Japan’s government downgraded its view of the economy for a fourth month, the longest streak since the global financial crisis as slumping exports and weak demand threaten to tip the country into a recession.
“The Japanese economy is showing weakness recently due to the deceleration of the world economy,” the Cabinet Office said in a report released in Tokyo today, as it cut its assessment of consumption, investment, corporate profits and the job market. “Attention should be paid to employment and income situations in the future, and the adverse effects of deflation on the economy.”
Prime Minister Yoshihiko Noda will today dissolve parliament for a general election on Dec. 16 that polls suggest he will lose. The Cabinet Office’s report underlines the challenges facing any new government after the economy shrank the most since the 2011 earthquake in the third quarter, and may boost the case for additional fiscal stimulus and central bank easing.
Japan is at risk of entering its third technical recession, defined as two straight quarters of contraction, since 2008. Gross domestic product may fall 0.4 percent in the this quarter, according to the median forecast in a Bloomberg survey of economists. Japanese recessions are officially defined by a government-charged panel that considers data beyond GDP figures.
In today’s report, the government cut its assessment of the job market for the first time in 17 months. Private consumption is “showing weakness” and capital expenditure is “growing weaker,” the government said.
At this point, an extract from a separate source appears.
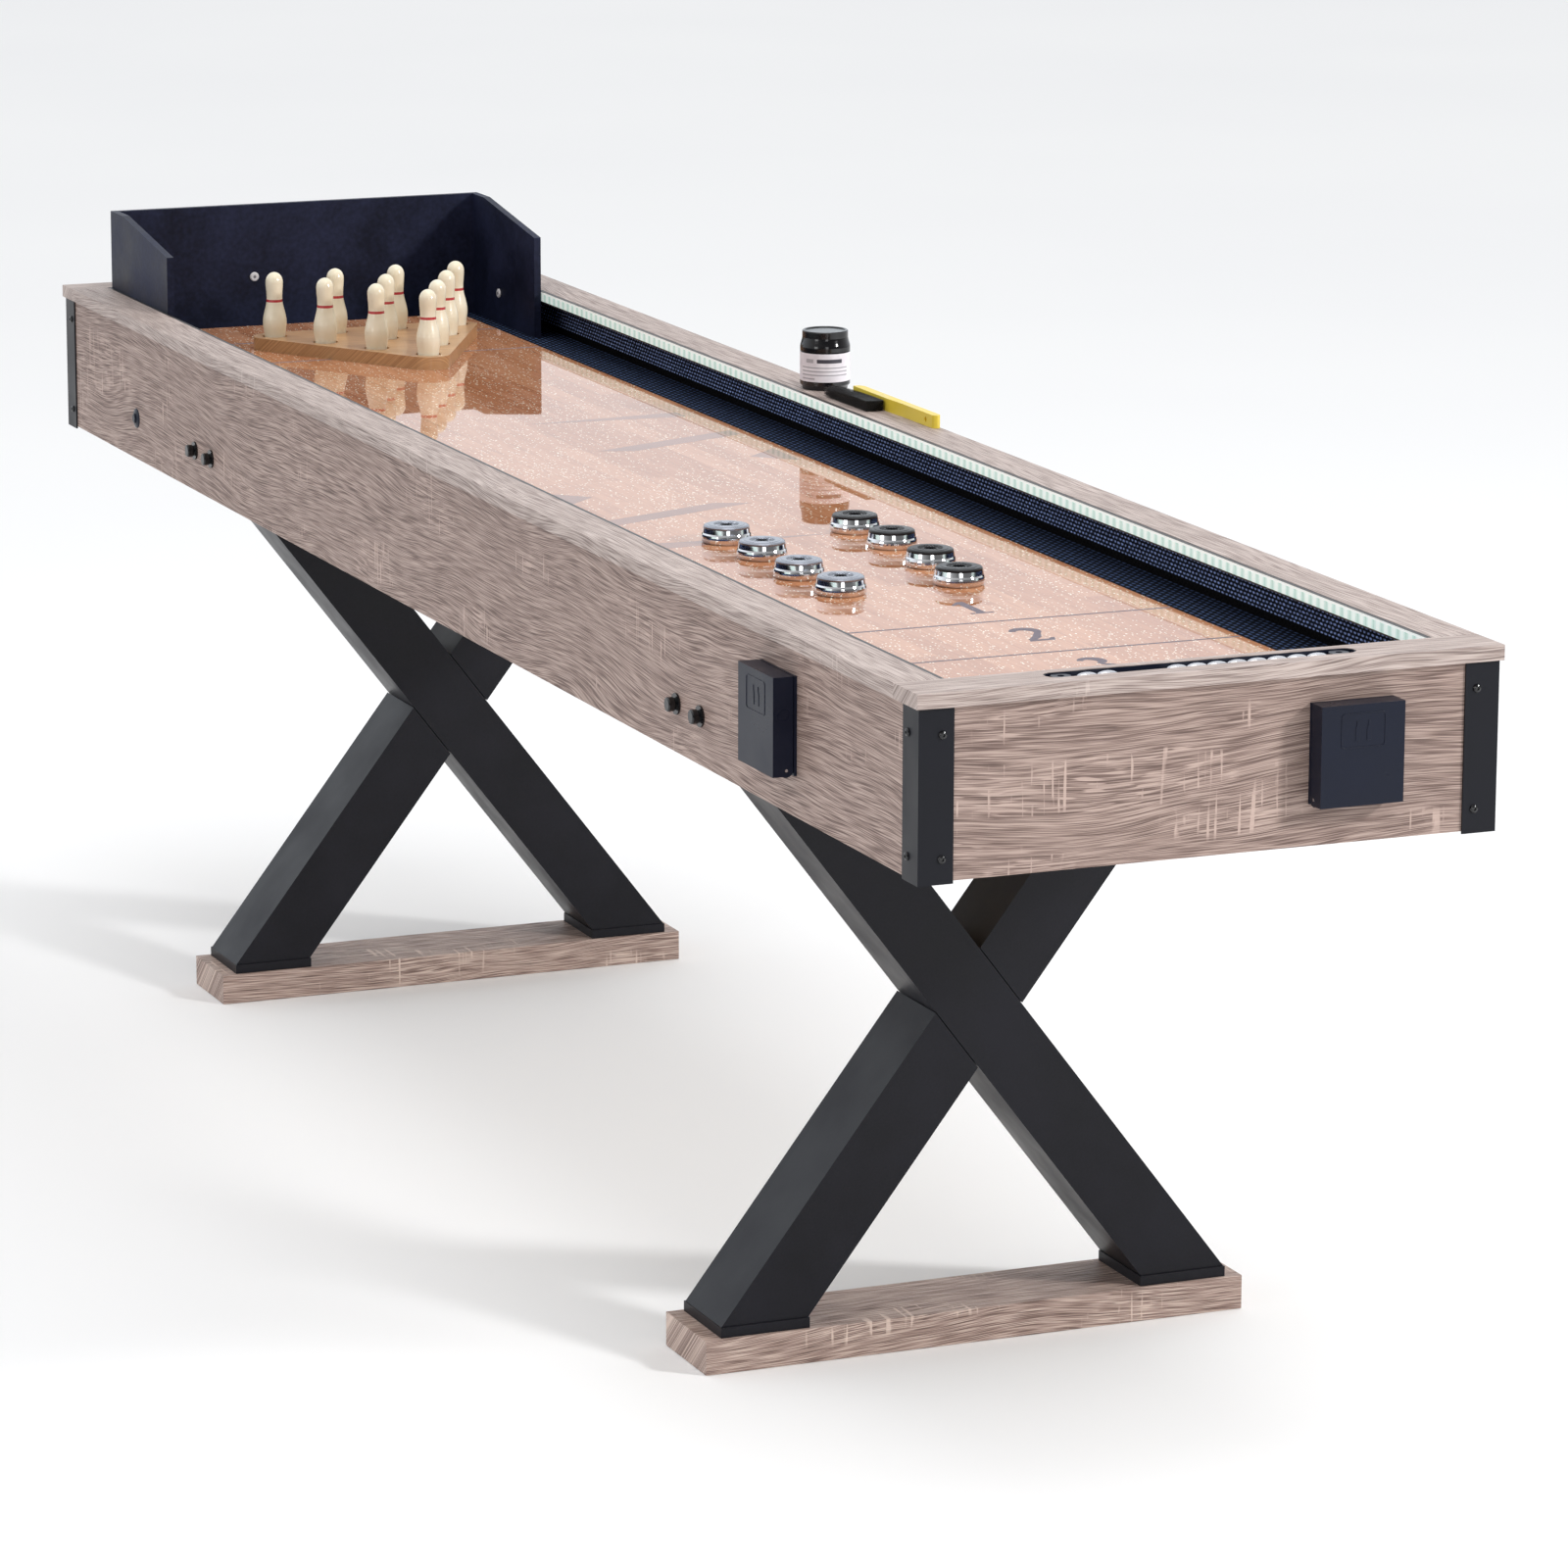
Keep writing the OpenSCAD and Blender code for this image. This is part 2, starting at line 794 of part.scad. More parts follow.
module cup_cover() {
    half = cup_w / 2;
    front = -cup_depth;
    color(black_paint) union() {
        block([-half, front, 0], [half, front + cover_front_t, cup_h]);
        difference() {
            both_sides() union() {
                block([half - cover_wall, front + 1, hinge_up], [half, -cover_back, cup_h]);
                block([half - cover_wall, front + 1, 0], [half, -hinge_out, hinge_up + 1]);
                hinge_rod(cover_heel_r, half - cover_wall, half);
            }
            hinge_rod(hinge_pin_r + hinge_fit, -cup_w, cup_w);
        }
        block([-half + 1, front + 1, cup_h - cover_wall], [half - 1, -cover_back, cup_h]);
        translate([0, front + cover_front_t - 0.5, cup_rim_up]) rotate([-90, 0, 0]) difference() {
            cylinder(r = cup_rim_r, h = cup_rim_h + 0.5);
            translate([0, 0, -1]) cylinder(r = cup_rim_r - cup_rim_wall, h = cup_rim_h + 3);
        }
    }
}

module cup_plate_side() {
    at_side_holder() cup_plate();
}

module cup_cover_side() {
    at_side_holder() cup_cover();
}

module cup_plate_end() {
    at_end_holder() cup_plate();
}

module cup_cover_end() {
    at_end_holder() cup_cover();
}

module hinge_pin_pair() {
    pin_inner = cup_w / 2 - cover_wall - cheek_gap - cheek_t;
    both_sides() hinge_rod(hinge_pin_r, pin_inner, cup_w / 2 + hinge_pin_out);
}

module cup_hinge_pins() {
    color(steel) {
        at_side_holder() hinge_pin_pair();
        at_end_holder() hinge_pin_pair();
    }
}

// ---- Game pieces ----

// A weighted puck: a chromed body with a plastic cap let into its top
module puck(place) {
    r = puck_d / 2;
    cap_low = puck_h - 4;
    cap_edge = r - 2.6;
    chrome_body = [[0, 0], [r - 2.4, 0], [r - 1.5, 0.6], [r - 0.6, 2.2], [r - 0.1, 4], [r, 5.4],
                   [r - 0.15, 7.2], [r - 0.6, 9.2], [r - 1.3, 11], [r - 2.1, cap_low + 0.3],
                   [cap_edge - 1.4, cap_low + 0.3],
                   [cap_edge - 1.4, cap_low - 2], [0, cap_low - 2]];
    cap_ring = [[0, cap_low - 1.9], [cap_edge - 1.5, cap_low - 1.9], [cap_edge - 1.5, cap_low + 0.4],
                [cap_edge, cap_low + 0.4], [cap_edge, cap_low + 2], [cap_edge - 0.9, cap_low + 3.1],
                [cap_edge - 2.4, puck_h - 0.4], [cap_edge - 5, puck_h - 0.4], [cap_edge - 5.6, puck_h],
                [cap_edge - 10.5, puck_h], [cap_edge - 11.1, puck_h - 0.7], [puck_hole_r + 1, puck_h - 0.7],
                [puck_hole_r, puck_h - 1.6], [puck_hole_r, puck_h - 4.2], [0, puck_h - 4.2]];
    color(steel) translate([place[0], place[1], field_top + puck_stand_off]) {
        rotate_extrude() polygon(chrome_body);
        rotate_extrude() polygon(cap_ring);
    }
}

module puck_silver_1() {
    puck(puck_places_silver[0]);
}

module puck_silver_2() {
    puck(puck_places_silver[1]);
}

module puck_silver_3() {
    puck(puck_places_silver[2]);
}

module puck_silver_4() {
    puck(puck_places_silver[3]);
}

module puck_black_1() {
    puck(puck_places_black[0]);
}

module puck_black_2() {
    puck(puck_places_black[1]);
}

module puck_black_3() {
    puck(puck_places_black[2]);
}

module puck_black_4() {
    puck(puck_places_black[3]);
}

// The middle of pin number i in row number r; the rows count from the head pin
function pin_place(r, i) = [(i - (r - 1) / 2) * pin_pitch, head_pin_y + (r - 1) * pin_row_step];

function smooth(from, to, t) = from + (to - from) * (1 - cos(180 * t)) / 2;

// The pin's outline from foot to crown: belly, neck and head run into each other smoothly
function pin_profile() = let (
    belly_z = pin_h * 0.25,
    neck_z = pin_h * 0.61,
    head_z = pin_h - pin_head_r - 1,
    n = pin_profile_steps)
    concat([[0, 0], [pin_base_r - pin_foot_edge, 0]],
           [for (i = [0:n]) [smooth(pin_base_r, pin_belly_r, i / n),
                             pin_foot_edge + (belly_z - pin_foot_edge) * i / n]],
           [for (i = [1:n]) [smooth(pin_belly_r, pin_neck_r, i / n), belly_z + (neck_z - belly_z) * i / n]],
           [for (i = [1:n]) [smooth(pin_neck_r, pin_head_r, i / n), neck_z + (head_z - neck_z) * i / n]],
           [for (a = [12:12:84]) [pin_head_r * cos(a), head_z + (pin_h - head_z) * sin(a)]],
           [[0, pin_h]]);

module at_pin_set() {
    pivot_y = head_pin_y + 2 * pin_row_step;
    translate([0, pivot_y, 0]) rotate([0, 0, pin_set_turn]) translate([0, -pivot_y, 0]) children();
}

module pin_row(r) {
    stand_z = field_top + pin_board_t - pin_recess_depth + pin_stand_off;
    color(cream) at_pin_set() for (i = [0:r - 1])
        translate([pin_place(r, i)[0], pin_place(r, i)[1], stand_z]) rotate_extrude() polygon(pin_profile());
}

module pin_row_1() {
    pin_row(1);
}

module pin_row_2() {
    pin_row(2);
}

module pin_row_3() {
    pin_row(3);
}

module pin_row_4() {
    pin_row(4);
}

// A triangle with round corners, drilled with a shallow recess for each pin
module pin_board() {
    corners = [[pin_place(1, 0), 210], [pin_place(4, 3), -30], [pin_place(4, 0), 90]];
    outline = [for (c = corners) for (a = [0:pin_board_arc_step:120])
        c[0] + pin_board_corner_r * [cos(c[1] + a), sin(c[1] + a)]];
    color(raw_board) at_pin_set() translate([0, 0, field_top]) difference() {
        linear_extrude(pin_board_t) polygon(outline);
        for (row = [1:4]) for (i = [0:row - 1])
            translate([pin_place(row, i)[0], pin_place(row, i)[1], pin_board_t - pin_recess_depth])
                cylinder(r = pin_recess_r, h = pin_recess_depth + 1);
    }
}

module at_can() {
    translate([can_place[0], can_place[1], table_height + puck_stand_off]) children();
}

module powder_can() {
    inner_r = can_r - can_wall;
    neck_r = can_mouth_r - can_wall;
    mouth_z = can_h + can_mouth_h;
    color(black_paint) at_can() rotate_extrude()
        polygon([[0, 0], [can_foot_r, 0], [can_foot_r + 0.6, can_foot_h], [can_r, can_foot_h + 3],
                 [can_r, can_h - 0.8], [can_r - 0.8, can_h], [can_mouth_r, can_h], [can_mouth_r, mouth_z],
                 [neck_r, mouth_z], [neck_r, can_h - 2], [inner_r, can_h - 6],
                 [inner_r, can_foot_h + 4], [0, can_foot_h + 4]]);
}

module powder_lid() {
    top = can_h + lid_h;
    gap = 0.35;
    skirt_r = can_mouth_r + gap;
    roof = top - 1.2 - lid_wall;
    color(black_paint) at_can() rotate_extrude()
        polygon([[skirt_r, can_h + gap], [can_r, can_h + gap], [can_r, can_h + 5], [can_r - 0.4, can_h + 7.5],
                 [can_r - 1.3, can_h + 10.5], [lid_top_r + 0.3, can_h + 14], [lid_top_r, can_h + 16],
                 [lid_top_r, top - 1], [lid_top_r - 1, top], [lid_top_r - 3, top],
                 [lid_top_r - 3.8, top - 1.2], [0, top - 1.2], [0, roof], [skirt_r, roof]]);
}

module at_brush() {
    translate([brush_x, 0, table_height + puck_stand_off]) children();
}

module brush_handle() {
    inner = head_plate_x;
    outer = handle_out_x;
    far = head_plate_end_y;
    near = brush_end_y;
    outline = [[inner, far], [outer - 4, far], [outer, far - 7], [outer, near + 5], [outer - 1.5, near + 1.5],
               [outer - 5, near], [inner + 6, near], [inner + 3, near + 1.5], [inner + 1.5, near + 5],
               [inner + 1.5, brush_root_y - 42], [inner, brush_root_y - 8]];
    color("gold") at_brush() difference() {
        linear_extrude(handle_h) polygon(outline);
        translate([0, brush_hole_y, handle_h / 2]) rotate([0, 90, 0])
            cylinder(r = handle_hole_r, h = outer + 1);
    }
}

// Bristles in a flat tuft that widens towards its tip, beside the plate that the head runs out into
module brush_bristles() {
    left = bristle_tip_w / 2;
    right = head_plate_x - head_plate_gap;
    past_plate = head_plate_end_y + head_plate_gap;
    outline = [[-bristle_root_w / 2, brush_root_y], [right, brush_root_y], [right, past_plate],
               [left - 2, past_plate + 4], [left - 1, brush_tip_y - bristle_corner - 6],
               [left - bristle_corner - 3, brush_tip_y], [-left + bristle_corner, brush_tip_y],
               [-left, brush_tip_y - bristle_corner]];
    color(black_paint) at_brush() linear_extrude(bristle_h) polygon(outline);
}

apron_left();
apron_right();
apron_near();
apron_far();
rail_left();
rail_right();
rail_near();
rail_far();
corner_brackets();
bracket_screws();
deck_board();
cross_members();
playfield();
floor_carpets();
wall_carpets();
led_channels();
led_lenses();
led_battery_box();
led_switch_housing();
led_switch_button();
long_beam_near();
short_beams_near();
long_beam_far();
short_beams_far();
leg_plinths();
leg_top_boards();
foot_board_near();
foot_board_far();
leg_bolts();
backboard_panel();
backboard_wing_left();
backboard_wing_right();
backboard_screws();
backboard_caps();
scorer_tray();
scorer_rod();
scorer_beads_left();
scorer_beads_right();
cup_plate_side();
cup_cover_side();
cup_plate_end();
cup_cover_end();
cup_hinge_pins();
puck_silver_1();
puck_silver_2();
puck_silver_3();
puck_silver_4();
puck_black_1();
puck_black_2();
puck_black_3();
puck_black_4();
pin_board();
pin_row_1();
pin_row_2();
pin_row_3();
pin_row_4();
powder_can();
powder_lid();
brush_handle();
brush_bristles();
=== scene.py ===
"""Looks of the shuffleboard table: materials, printed marks, moulded details, bristles, light and camera."""
import math
import random

import bmesh
import bpy
from mathutils import Matrix, Vector


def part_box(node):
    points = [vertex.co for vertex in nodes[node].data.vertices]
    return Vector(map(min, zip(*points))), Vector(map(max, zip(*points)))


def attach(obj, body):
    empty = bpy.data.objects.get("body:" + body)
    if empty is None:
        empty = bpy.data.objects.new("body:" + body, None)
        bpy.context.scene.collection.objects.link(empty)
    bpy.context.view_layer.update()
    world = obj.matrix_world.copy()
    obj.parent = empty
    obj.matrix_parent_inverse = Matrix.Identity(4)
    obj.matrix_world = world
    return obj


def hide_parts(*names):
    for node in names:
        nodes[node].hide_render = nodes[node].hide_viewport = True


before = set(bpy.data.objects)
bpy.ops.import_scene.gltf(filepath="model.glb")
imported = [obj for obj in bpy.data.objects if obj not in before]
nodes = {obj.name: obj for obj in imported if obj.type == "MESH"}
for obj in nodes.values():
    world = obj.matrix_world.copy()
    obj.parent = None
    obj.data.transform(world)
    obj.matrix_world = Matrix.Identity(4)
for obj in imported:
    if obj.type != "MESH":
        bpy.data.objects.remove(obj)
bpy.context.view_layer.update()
scene = bpy.context.scene


# ---------------------------------------------------------------- node helpers

def srgb(*levels):
    """A colour given as three 0..255 screen values, as linear light."""
    parts = [c / 255 for c in levels]
    return tuple(p / 12.92 if p <= 0.04045 else ((p + 0.055) / 1.055) ** 2.4 for p in parts) + (1.0,)


def scaled(colour, factor):
    """The colour times a factor, no brighter than white."""
    return tuple(min(1.0, c * factor) for c in colour[:3]) + (1,)


def add(nt, kind, inputs=None, **props):
    """A new node. An input that is given a socket is linked to it, and any other value is set."""
    n = nt.nodes.new(kind)
    for k, v in props.items():
        setattr(n, k, v)
    for k, v in (inputs or {}).items():
        s = n.inputs[k]
        if isinstance(v, bpy.types.NodeSocket):
            nt.links.new(v, s)
        else:
            s.default_value = v
    return n


def calc(nt, op, a, b=0.0, c=0.0):
    return add(nt, "ShaderNodeMath", {0: a, 1: b, 2: c}, operation=op).outputs[0]


def times(nt, first, *others):
    """The product of all the values."""
    for value in others:
        first = calc(nt, "MULTIPLY", first, value)
    return first


def weighted(nt, value, weight, rest):
    """value x weight + rest"""
    return calc(nt, "MULTIPLY_ADD", value, weight, rest)


def mix(nt, fac, a, b):
    return add(nt, "ShaderNodeMix", {0: fac, 6: a, 7: b}, data_type="RGBA", blend_type="MIX").outputs[2]


def ramp(nt, fac, *stops):
    n = add(nt, "ShaderNodeValToRGB", {0: fac})
    e = n.color_ramp.elements
    while len(e) < len(stops):
        e.new(0.5)
    for el, (pos, col) in zip(e, stops):
        el.position = pos
        el.color = col if isinstance(col, tuple) else (col, col, col, 1)
    return n.outputs[0]


def remap(nt, value, low, high, to_low, to_high):
    """Takes low..high to to_low..to_high, in a straight line, clamped at the ends."""
    inputs = {0: value, 1: low, 2: high, 3: to_low, 4: to_high}
    return add(nt, "ShaderNodeMapRange", inputs, clamp=True).outputs[0]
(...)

Panasonic Corp. (6752), one of several Japanese electronics makers struggling to compete with Samsung Electronics Co. (005930) and Apple Inc. (AAPL:US), said Nov. 15 it would cut 8,000 jobs in the second half of this fiscal year.
Opinion surveys show that the Liberal Democratic Party could regain power in the December election, reinstating party leader Shinzo Abe, an advocate of more aggressive monetary policy, to the premiership he quit in 2007. Abe’s call yesterday for unlimited easing and a benchmark interest rate of zero or lower sent the yen to a six-month low against the dollar late yesterday in Tokyo.
The yen traded at 81.15 per dollar at 8:32 a.m. in Tokyo from 81.17 at the close yesterday, when it touched 81.46, the weakest since April 25. It has lost 2.1 percent this week.
The government said in today’s report that it had “strong” expectations that the Bank of Japan (8301) would continue its “powerful easing.”
The series of downgrades is the longest since the government lowered its economic view for five consecutive months between October 2008 and February 2009.